The future of many of these systems are in doubt. The same kind of
problems many district heating operations in former Soviet Union
and Eastern Europe have today, many North American steam district
heating systems began to experience in the 1960s and 1970s. In
North America, the owners (in many cases power utilities) lost
interest in the district heating business and provided insufficient
funding for maintenance, and the systems and service to customers
started to deteriorate. The result was that the systems started
losing customers. The reliability decreased and finally the whole
system closed down. For example, in Minnesota in the 1950s there
were about 40 district steam systems, but today only a few
remain.
Market penetration of district heating
Penetration of district heating (DH) into the heat market varies by
country. Penetration is influenced by different factors, including
environmental conditions, availability of heat sources and economic
and legal framework.
In the year 2000 the percentage of houses supplied by district heat
in some European countries was as follows:
| Country |
Penetration (2000) |
| Iceland |
95% |
| Denmark |
60% (2005) |
| Estonia |
52% |
| Poland |
52% |
| Sweden |
50% |
| Slovakia |
40% |
| Finland |
49% |
| Hungary |
16% |
| Austria |
12.5% |
| Germany |
12% |
| Netherlands |
3% |
| UK |
1% |
In Iceland the prevailing positive influence on DH is availability
of easily captured
geothermal heat.
In most East European countries energy planning included
development of
cogeneration and
district heating.
Negative influence in The Netherlands and
UK
can be attributed partially to milder climate and
also competition from natural gas
supply.
Energy consumption
According to Helsingin Energia, consumption of energy by district
heating in Helsinki since 1970 peaked in 1971, at
67 kWh/m³/year, falling to 43 kWh/m³/year in 1997, since
when it has not fluctuated greatly.
Figures for Sweden suggest that the average Swede using district
heating receives 4500 kWh/year from the system.
District cooling
The opposite of district heating is
district cooling. Working on broadly
similar principles to district heating, district cooling delivers
chilled water to buildings like offices and factories needing
cooling.

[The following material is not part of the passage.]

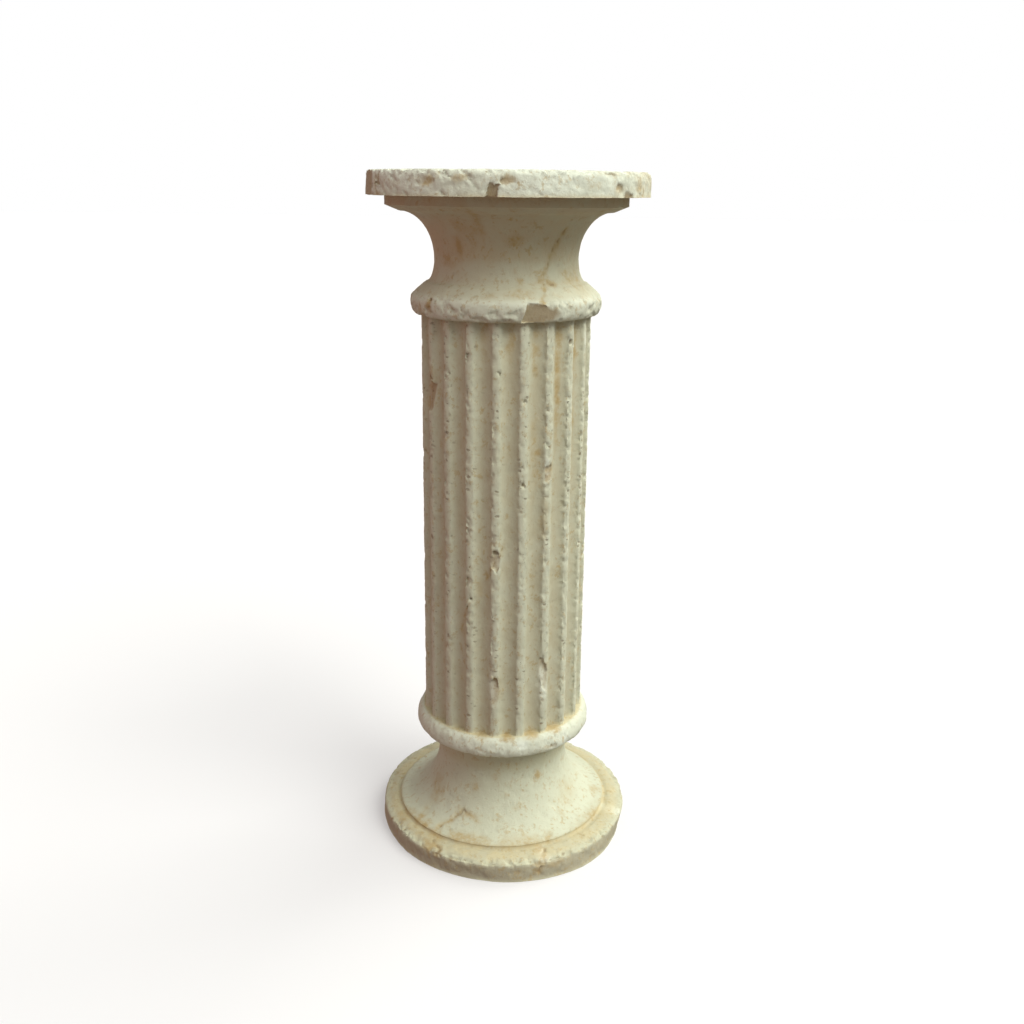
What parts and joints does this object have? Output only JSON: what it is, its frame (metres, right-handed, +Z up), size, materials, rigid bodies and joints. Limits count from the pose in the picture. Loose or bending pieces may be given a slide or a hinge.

In winter, the source for the cooling can often be sea
water, so it is a cheaper resource than using electricity to run
compressors for cooling.
The Helsinki district cooling system uses otherwise wasted heat
from summer time CHP power generation units to run
absorption refrigerators for cooling
during summer time, greatly reducing electricity usage. In winter
time, cooling is achieved more directly using sea water. The
adoption of district cooling is estimated to reduce the consumption
of electricity for cooling purposes by as much as 90 per cent and
an exponential growth in usage is forecast. The idea is now being
adopted in other Finnish cities. The use of district cooling grow
also rapidly in Sweden in a similar way.
Cornell
University
's Lake Source Cooling System uses Cayuga Lake
as a heat sink to operate the central chilled water
system for its campus and to also provide cooling to the Ithaca
City School District. The system has operated since the
summer of 2000 and was built at a cost of $55–60 million. It cools
a 14,500
tons load.
In August
2004, Enwave Energy Corporation, a district energy company based in
Toronto
, Canada
, started
operating system that uses water from Lake Ontario
to cool downtown buildings, including office
towers, the Metro Toronto Convention Centre, a small brewery and a
telecommunications centre. The process has become known as
Deep Lake Water Cooling
(DLWC). It will provide for over 40,000
tons (140
megawatts) of cooling—a significantly larger system
than has been installed elsewhere. Another feature of the Enwave
system is that it is integrated with Toronto’s drinking water
supply. The Toronto drinking water supply required a new intake
location that would be further from shore and deeper in the lake.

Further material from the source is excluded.